* WHAT TO DO
Of the material below, the lines to be retyped are those from the line containing "Keep writing the" through the line containing "front_cowl = cowl_left", inclusive; reproduce them exactly.

* GIVEN ENTRIES
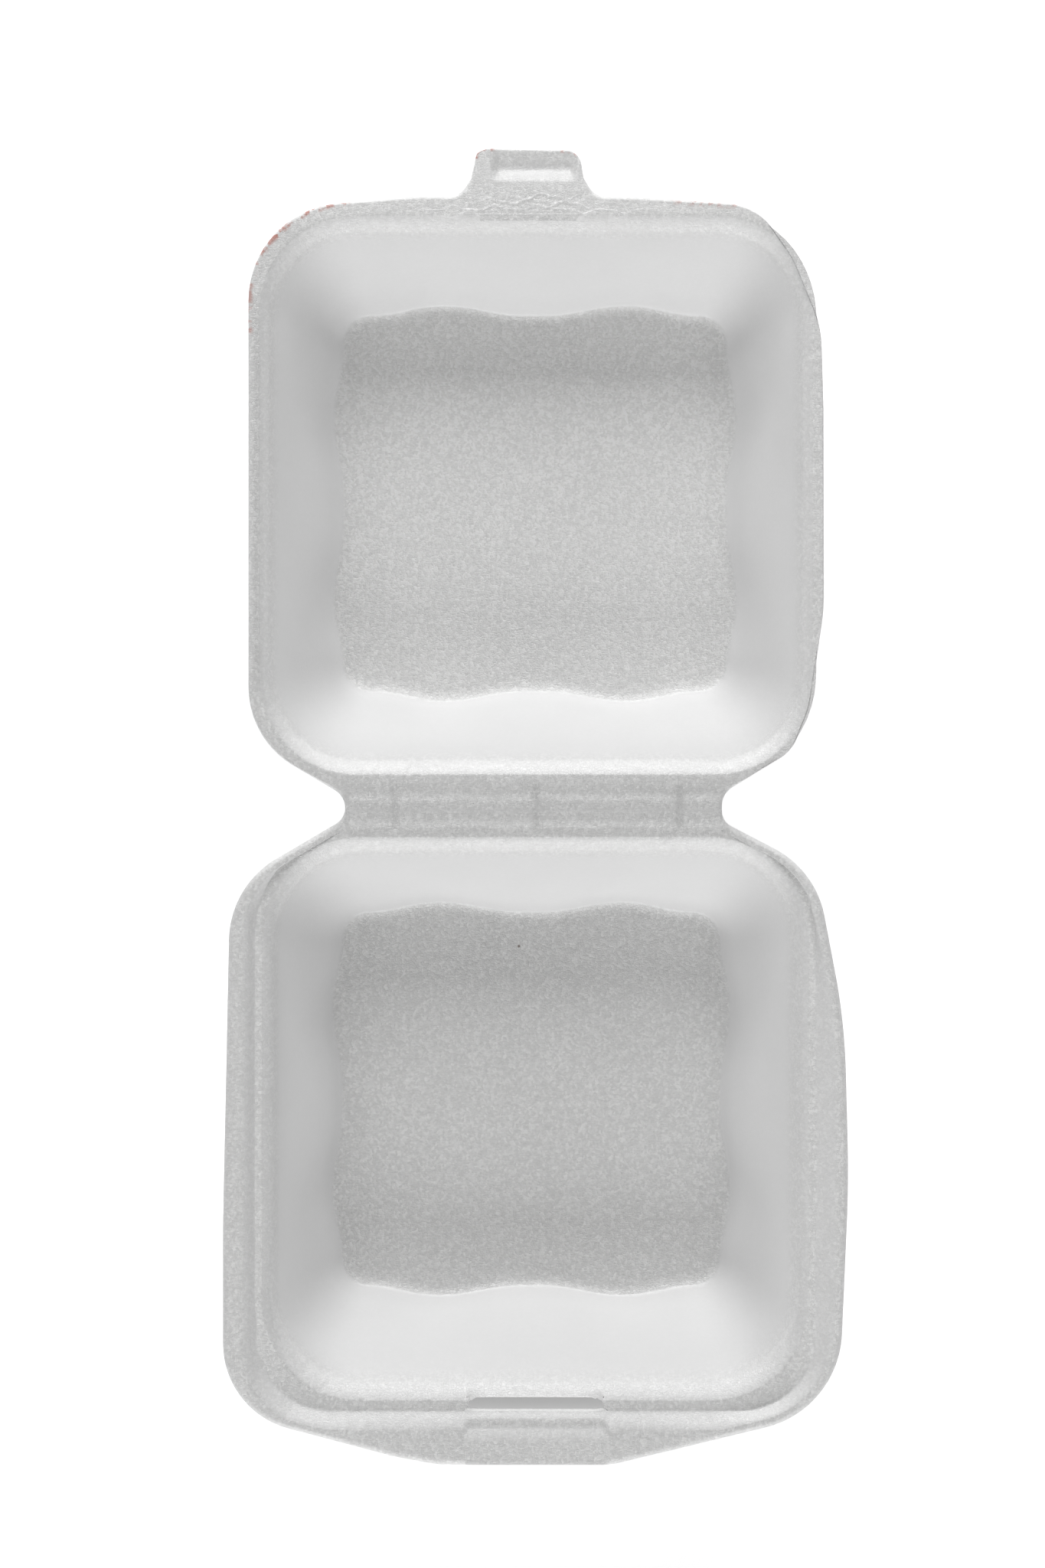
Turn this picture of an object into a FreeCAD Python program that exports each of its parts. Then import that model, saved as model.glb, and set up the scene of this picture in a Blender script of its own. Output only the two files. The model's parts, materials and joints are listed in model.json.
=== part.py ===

---

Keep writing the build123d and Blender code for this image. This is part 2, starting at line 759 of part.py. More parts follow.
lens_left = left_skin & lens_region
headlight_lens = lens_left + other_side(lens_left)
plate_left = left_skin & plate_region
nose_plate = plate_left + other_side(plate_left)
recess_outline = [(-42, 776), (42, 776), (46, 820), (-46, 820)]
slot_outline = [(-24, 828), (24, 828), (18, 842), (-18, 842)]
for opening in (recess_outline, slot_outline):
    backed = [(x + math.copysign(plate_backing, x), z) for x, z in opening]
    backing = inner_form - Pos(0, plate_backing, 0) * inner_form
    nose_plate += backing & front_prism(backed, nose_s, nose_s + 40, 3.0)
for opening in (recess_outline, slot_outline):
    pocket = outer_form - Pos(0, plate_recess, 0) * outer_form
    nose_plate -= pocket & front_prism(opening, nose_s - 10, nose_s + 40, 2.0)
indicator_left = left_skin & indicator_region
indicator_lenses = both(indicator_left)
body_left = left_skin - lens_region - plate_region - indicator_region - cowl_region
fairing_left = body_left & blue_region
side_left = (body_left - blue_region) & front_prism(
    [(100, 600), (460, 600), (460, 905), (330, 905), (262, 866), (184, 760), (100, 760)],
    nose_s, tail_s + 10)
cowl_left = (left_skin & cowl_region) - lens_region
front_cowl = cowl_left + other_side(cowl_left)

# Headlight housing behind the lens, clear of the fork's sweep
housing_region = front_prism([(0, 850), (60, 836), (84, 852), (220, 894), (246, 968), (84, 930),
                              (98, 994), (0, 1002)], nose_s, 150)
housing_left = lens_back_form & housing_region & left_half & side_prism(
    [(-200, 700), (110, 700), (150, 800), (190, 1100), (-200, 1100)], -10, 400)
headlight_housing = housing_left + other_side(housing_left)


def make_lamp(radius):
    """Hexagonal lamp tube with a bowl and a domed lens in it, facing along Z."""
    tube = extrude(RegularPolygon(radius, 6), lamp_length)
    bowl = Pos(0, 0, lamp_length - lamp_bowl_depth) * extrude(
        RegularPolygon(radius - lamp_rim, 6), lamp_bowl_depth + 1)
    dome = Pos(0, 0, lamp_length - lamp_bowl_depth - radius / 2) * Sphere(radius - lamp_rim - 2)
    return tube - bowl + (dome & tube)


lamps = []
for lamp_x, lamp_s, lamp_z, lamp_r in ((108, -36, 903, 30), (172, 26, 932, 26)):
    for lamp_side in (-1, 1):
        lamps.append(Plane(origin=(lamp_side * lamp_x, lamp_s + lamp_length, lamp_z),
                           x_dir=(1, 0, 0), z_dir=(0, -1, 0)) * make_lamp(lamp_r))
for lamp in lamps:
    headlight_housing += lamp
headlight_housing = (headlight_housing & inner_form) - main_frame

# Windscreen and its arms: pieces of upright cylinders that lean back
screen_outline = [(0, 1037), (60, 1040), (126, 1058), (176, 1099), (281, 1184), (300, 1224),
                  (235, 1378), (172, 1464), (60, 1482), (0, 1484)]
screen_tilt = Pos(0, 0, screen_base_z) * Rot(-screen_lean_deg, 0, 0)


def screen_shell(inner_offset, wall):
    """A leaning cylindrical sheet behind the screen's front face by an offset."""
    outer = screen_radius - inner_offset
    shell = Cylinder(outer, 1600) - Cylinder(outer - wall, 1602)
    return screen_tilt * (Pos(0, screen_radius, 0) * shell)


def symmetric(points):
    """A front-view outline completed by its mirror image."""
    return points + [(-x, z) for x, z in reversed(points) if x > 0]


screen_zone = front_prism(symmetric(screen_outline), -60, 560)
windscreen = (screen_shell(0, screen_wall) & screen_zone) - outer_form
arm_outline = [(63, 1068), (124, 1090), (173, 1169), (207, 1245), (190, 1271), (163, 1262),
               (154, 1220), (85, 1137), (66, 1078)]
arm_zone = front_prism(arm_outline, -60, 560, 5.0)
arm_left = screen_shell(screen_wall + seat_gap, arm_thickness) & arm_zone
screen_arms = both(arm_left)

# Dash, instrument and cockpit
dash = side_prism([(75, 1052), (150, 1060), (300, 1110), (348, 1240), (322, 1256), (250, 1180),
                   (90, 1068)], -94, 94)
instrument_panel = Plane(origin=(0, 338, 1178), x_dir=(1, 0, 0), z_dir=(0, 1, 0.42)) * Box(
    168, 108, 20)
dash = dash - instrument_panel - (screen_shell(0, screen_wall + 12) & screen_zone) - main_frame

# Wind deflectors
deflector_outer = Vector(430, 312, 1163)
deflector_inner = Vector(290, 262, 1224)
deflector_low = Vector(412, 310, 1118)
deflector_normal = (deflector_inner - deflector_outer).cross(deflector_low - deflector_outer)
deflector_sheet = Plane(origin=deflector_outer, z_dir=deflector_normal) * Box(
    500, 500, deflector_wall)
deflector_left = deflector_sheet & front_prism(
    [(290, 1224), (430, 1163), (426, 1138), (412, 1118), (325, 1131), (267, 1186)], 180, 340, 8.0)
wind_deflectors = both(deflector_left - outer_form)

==

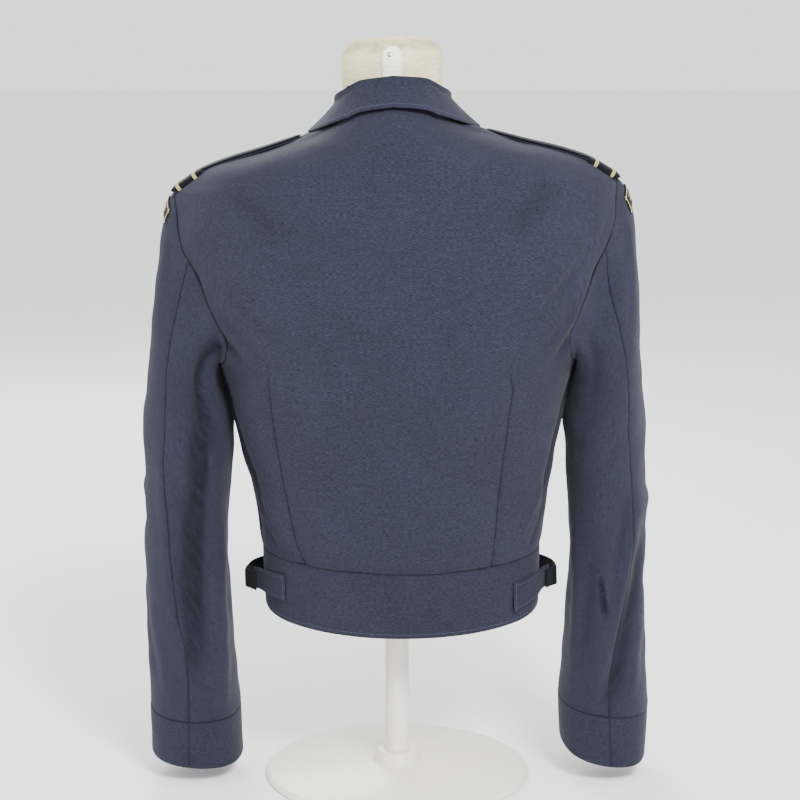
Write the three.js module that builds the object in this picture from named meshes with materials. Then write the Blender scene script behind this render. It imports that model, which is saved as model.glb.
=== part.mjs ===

* SOLUTION FOR THIS PROBLEM
Keep writing the build123d and Blender code for this image. This is part 2, starting at line 759 of part.py. More parts follow.
lens_left = left_skin & lens_region
headlight_lens = lens_left + other_side(lens_left)
plate_left = left_skin & plate_region
nose_plate = plate_left + other_side(plate_left)
recess_outline = [(-42, 776), (42, 776), (46, 820), (-46, 820)]
slot_outline = [(-24, 828), (24, 828), (18, 842), (-18, 842)]
for opening in (recess_outline, slot_outline):
    backed = [(x + math.copysign(plate_backing, x), z) for x, z in opening]
    backing = inner_form - Pos(0, plate_backing, 0) * inner_form
    nose_plate += backing & front_prism(backed, nose_s, nose_s + 40, 3.0)
for opening in (recess_outline, slot_outline):
    pocket = outer_form - Pos(0, plate_recess, 0) * outer_form
    nose_plate -= pocket & front_prism(opening, nose_s - 10, nose_s + 40, 2.0)
indicator_left = left_skin & indicator_region
indicator_lenses = both(indicator_left)
body_left = left_skin - lens_region - plate_region - indicator_region - cowl_region
fairing_left = body_left & blue_region
side_left = (body_left - blue_region) & front_prism(
    [(100, 600), (460, 600), (460, 905), (330, 905), (262, 866), (184, 760), (100, 760)],
    nose_s, tail_s + 10)
cowl_left = (left_skin & cowl_region) - lens_region
front_cowl = cowl_left + other_side(cowl_left)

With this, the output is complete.